Even though the transliterated names and associated page numbers for Volume 5 can be found on JewishGen by clicking here, the Museum's name listings are more complete. The Museum has corrected many errors and omissions that were found in the Volume 5 listing.

Also the Museum's own listings for each of the volumes, not only have surnames, given names and "alternate names" been included, but when listed, the individual's date of birth and death are given, as well as the town/city and country of their birth. The Museum has tried to use the YIVO orthographic standards in the spellings of the names, though there are no doubt errors here too.

You can now find Zylbercweig's six volumes online (for free) by clicking here. Simply search for these volumes by using the words "Leksikon fun Yidishn teater".

Also, not only are the actual page numbers listed for each entry as in the original Yiddish-language volume, but the pdf page number has been added too, so all you have to do is enter that page number where the individual's name (and most often photos) appears.

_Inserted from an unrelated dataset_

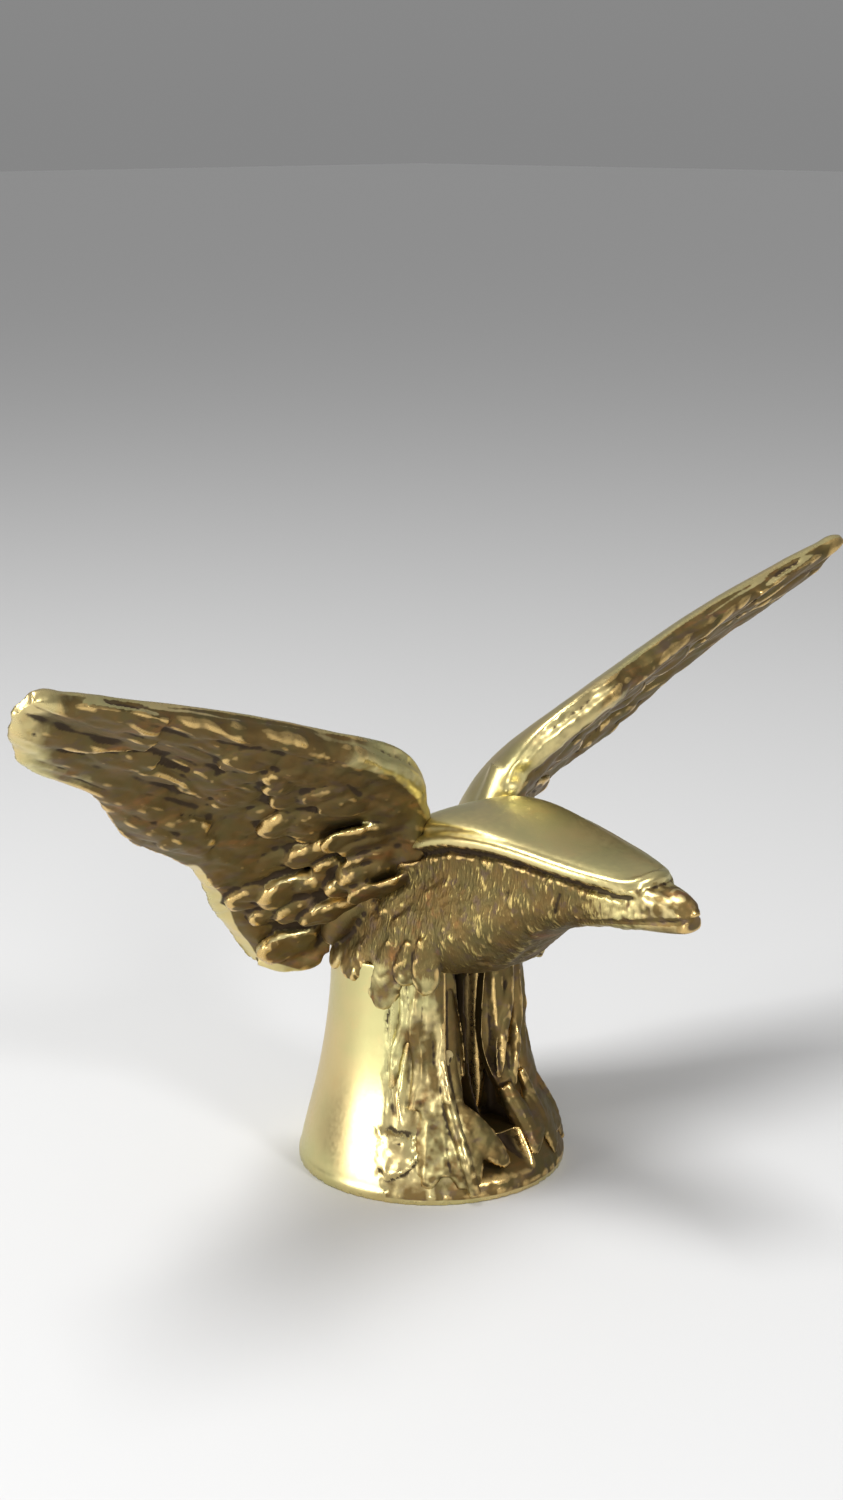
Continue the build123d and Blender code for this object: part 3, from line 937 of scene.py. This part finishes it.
# The lobe under the wing's root
ARMPIT = [(-10, 3, 48, 2.2), (-13.4, 7, 43, 2.8), (-13.2, 10.5, 38.5, 2.0)]
# The mantle's lower edge, from the tail to the point over the beak
MANTLE_EDGE = [
    (-8.8, 3.0, 53.0, 0.9),
    (-10.6, -6.0, 57.0, 1.1),
    (-10.6, -14.0, 59.6, 1.2),
    (-9.4, -23.7, 60.0, 1.2),
    (-7.3, -36.0, 58.5, 1.15),
    (-6.0, -41.0, 57.9, 1.1),
    (-4.4, -44.8, 57.5, 1.1),
    (-2.4, -46.6, 57.9, 1.1),
]
bead = MANTLE_EDGE + [(0, -47.0, 58.2, 1.2)] + [(-x, y, z, r) for x, y, z, r in MANTLE_EDGE[::-1]]
BEAK_RIDGE = [(0, -47.0, 55.2, 1.8), (0, -50.4, 55.3, 2.1), (0, -53.0, 54.8, 1.9), (0, -55.0, 53.3, 1.2)]
BEAK_CHEEK = [(-2.3, -45.6, 55.8, 1.8), (-1.7, -50.2, 54.9, 1.9), (-0.9, -53.4, 54.2, 1.6)]
fillings = []
for side in (1, -1):
    fillings.append([(side * x, y, z, SOCKET_FILL) for x, y, z in (SOCKET_MOUTH, TENON_FOOT)])
    for route in (PIN_COVER, ARMPIT, BEAK_CHEEK):
        fillings.append([(side * x, y, z, r) for x, y, z, r in route])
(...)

It might be interesting for those of you who have familial ties with European countries and towns to see what person associated with the Yiddish theatre in some way came from that town or city. It should be to no one's surprise that the towns/cities that are most associated with these many names are Warsaw, Lodz, Vilna and Lemberg(L'viv).

The Museum hopes to complete this project within the next two or three weeks. If you need any lookups, please let the Museum know by e-mail. Of course you might want to wait till the Museum is finished with all six volumes. I understand that Volume 7 has never been published, and that parts of it sit in various repositories, so it is unlikely that the Museum be able to transliterate the names in that volume unless the institution/person that has it makes it available.

The Museum is hoping to put this information, once completed, on a free, online searchable database.